Sunil Vaswani is Africa’s man in Dubai. One of the biggest investors on the continent, he is a keen promoter of the opportunities for other GCC-based businesses to tap into Africa. Given such investments have made him the richest Indian in the GCC, his point is clearly proven: there is money to be made in Africa.
“I have a personal interest and passion for the continent’s progress and Dubai has been a great platform for our business interests there,” he told delegates at the Arabian Business Africa Forum in January. He added that Dubai, where his company Stallion Group is based, has become “the favourite hub for African business”.

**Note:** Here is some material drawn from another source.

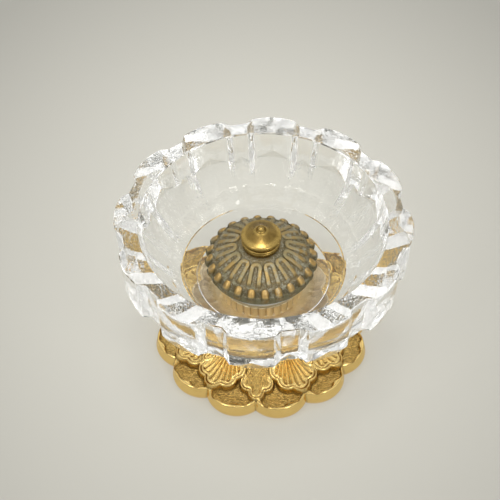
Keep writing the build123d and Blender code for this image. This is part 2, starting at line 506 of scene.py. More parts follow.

Stallion Group’s most substantial business interests are in West Africa, particularly in Nigeria, where it owns a network of cold storage facilities and automobile distribution plants and showrooms. It manages international brands including Honda, Hyundai, Porsche, Volkswagen, Audi, Skoda, Mahindra and Ashok Leyland across the region, as well as selling key products, such as rice and building materials, and has operations in industries as diverse as rice milling, plastics, vehicle assembly, shipping and transportation.
However, Vaswani does not sugar-coat, conceding that African countries have suffered in the past 12 months amid low commodity prices and a global economic slowdown, and that many African nations are suffering from rapid currency depreciation, falling investments, policy uncertainty and rising unemployment.
Despite that, he is forging ahead with plans to create a specialist Africa investment company to expand Stallion Group’s operations on the continent. This ability to see the light at the end of the tunnel is what has got Vaswani to where he is now. “I just never give up. If I set my mind on something, I just go for it and keep trying until I get it,” he told us in his first interview in 2015.